Goal: The records that follow are to be repeated without alteration.

Begin Recorded information

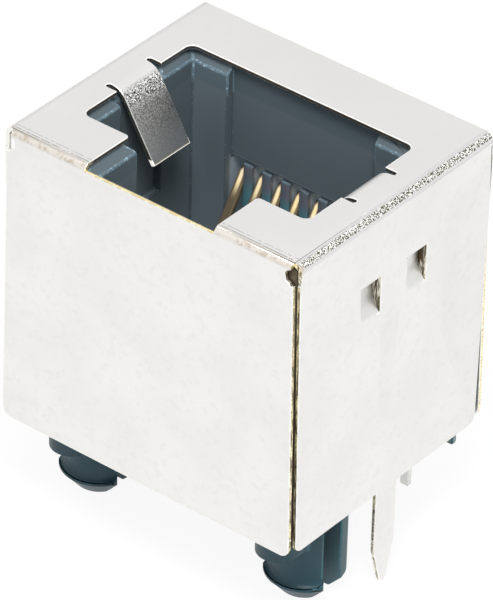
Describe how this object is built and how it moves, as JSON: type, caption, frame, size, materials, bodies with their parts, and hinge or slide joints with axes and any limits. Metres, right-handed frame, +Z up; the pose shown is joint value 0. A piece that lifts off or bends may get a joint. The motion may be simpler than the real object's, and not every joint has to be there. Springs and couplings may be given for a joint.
{
  "type": "board-mount modular jack",
  "caption": "Upright shielded modular jack for a circuit board, taking an eight-way plug from above, with snap-in pegs and solder tails.",
  "frame": {"origin": "on the circuit board's upper face, midway between the axes of the two snap-in pegs", "axes": "+X across the plug towards contact 8, +Y from the latch side to the contact side, +Z up out of the board, the way the plug is pulled out"},
  "size_m": [0.0158, 0.0133, 0.0199],
  "materials": {
    "tinned_sheet": "satin tin plate with bare brass at the cut edges",
    "housing_plastic": "fine satin moulding",
    "carrier_plastic": "fine satin moulding",
    "gilt_contact": "smooth gold plate"
  },
  "bodies": {
    "root": {"shield": "tinned_sheet", "housing": "housing_plastic", "contact_carrier": "carrier_plastic", "contact_1": "gilt_contact", "contact_2": "gilt_contact", "contact_3": "gilt_contact", "contact_4": "gilt_contact", "contact_5": "gilt_contact", "contact_6": "gilt_contact", "contact_7": "gilt_contact", "contact_8": "gilt_contact"}
  },
  "joints": []
}
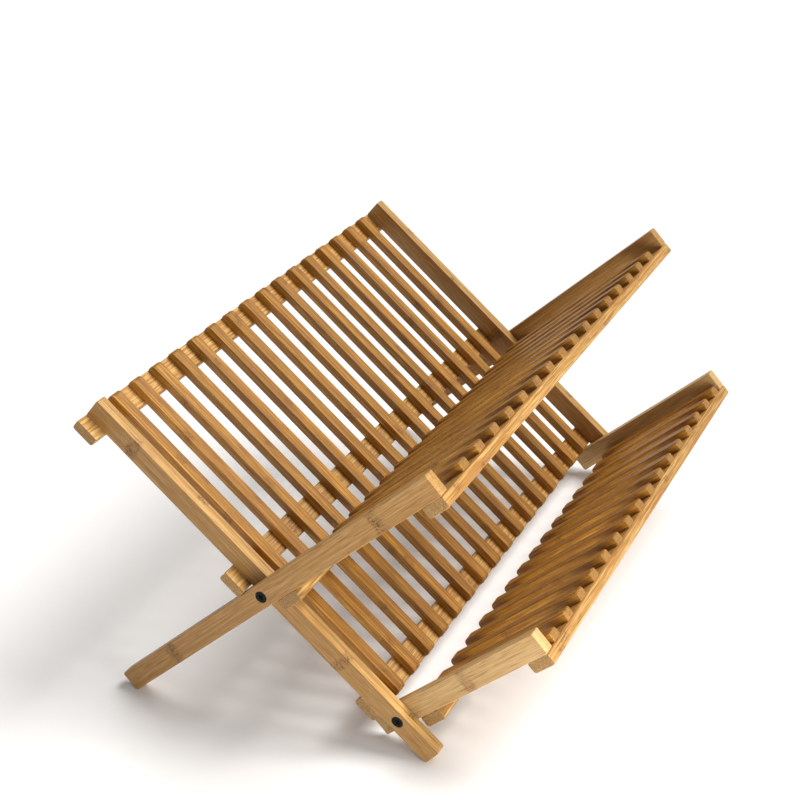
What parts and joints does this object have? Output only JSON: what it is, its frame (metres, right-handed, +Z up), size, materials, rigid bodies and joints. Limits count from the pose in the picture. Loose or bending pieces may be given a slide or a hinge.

End Recorded information

Response:
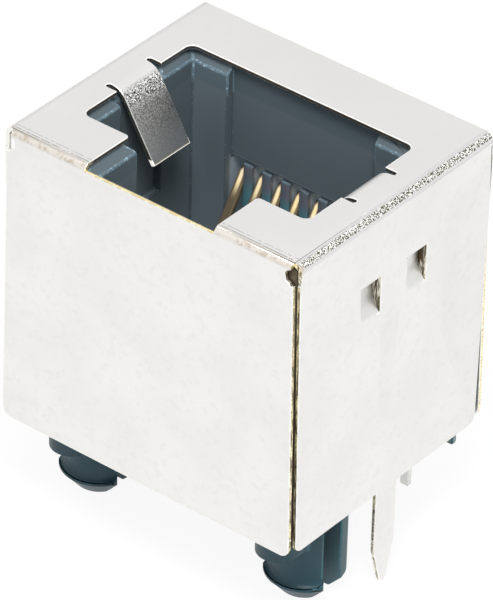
Describe how this object is built and how it moves, as JSON: type, caption, frame, size, materials, bodies with their parts, and hinge or slide joints with axes and any limits. Metres, right-handed frame, +Z up; the pose shown is joint value 0. A piece that lifts off or bends may get a joint. The motion may be simpler than the real object's, and not every joint has to be there. Springs and couplings may be given for a joint.
{
  "type": "board-mount modular jack",
  "caption": "Upright shielded modular jack for a circuit board, taking an eight-way plug from above, with snap-in pegs and solder tails.",
  "frame": {"origin": "on the circuit board's upper face, midway between the axes of the two snap-in pegs", "axes": "+X across the plug towards contact 8, +Y from the latch side to the contact side, +Z up out of the board, the way the plug is pulled out"},
  "size_m": [0.0158, 0.0133, 0.0199],
  "materials": {
    "tinned_sheet": "satin tin plate with bare brass at the cut edges",
    "housing_plastic": "fine satin moulding",
    "carrier_plastic": "fine satin moulding",
    "gilt_contact": "smooth gold plate"
  },
  "bodies": {
    "root": {"shield": "tinned_sheet", "housing": "housing_plastic", "contact_carrier": "carrier_plastic", "contact_1": "gilt_contact", "contact_2": "gilt_contact", "contact_3": "gilt_contact", "contact_4": "gilt_contact", "contact_5": "gilt_contact", "contact_6": "gilt_contact", "contact_7": "gilt_contact", "contact_8": "gilt_contact"}
  },
  "joints": []
}
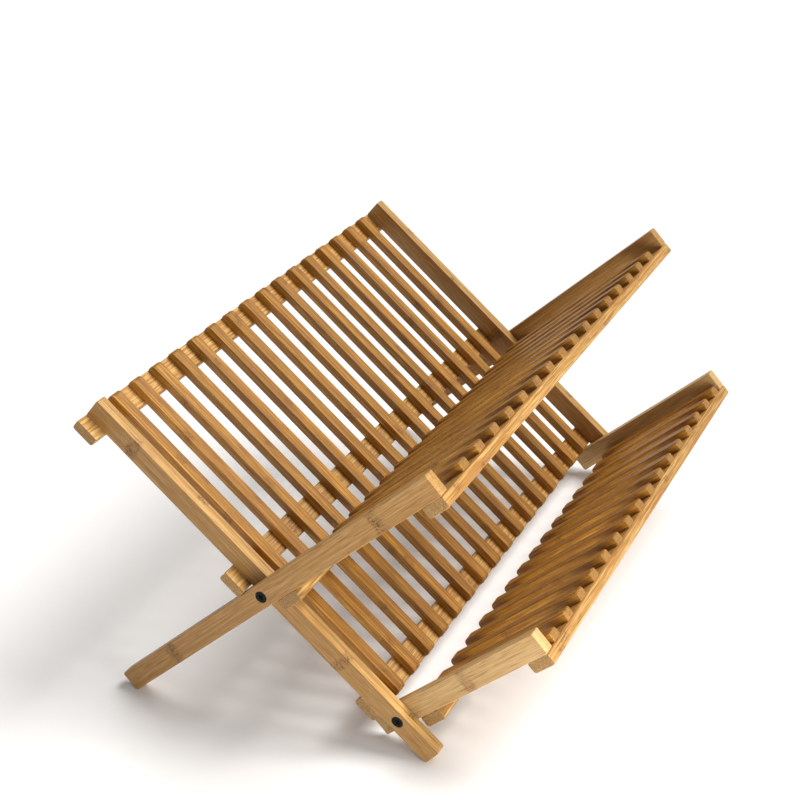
What parts and joints does this object have? Output only JSON: what it is, its frame (metres, right-handed, +Z up), size, materials, rigid bodies and joints. Limits count from the pose in the picture. Loose or bending pieces may be given a slide or a hinge.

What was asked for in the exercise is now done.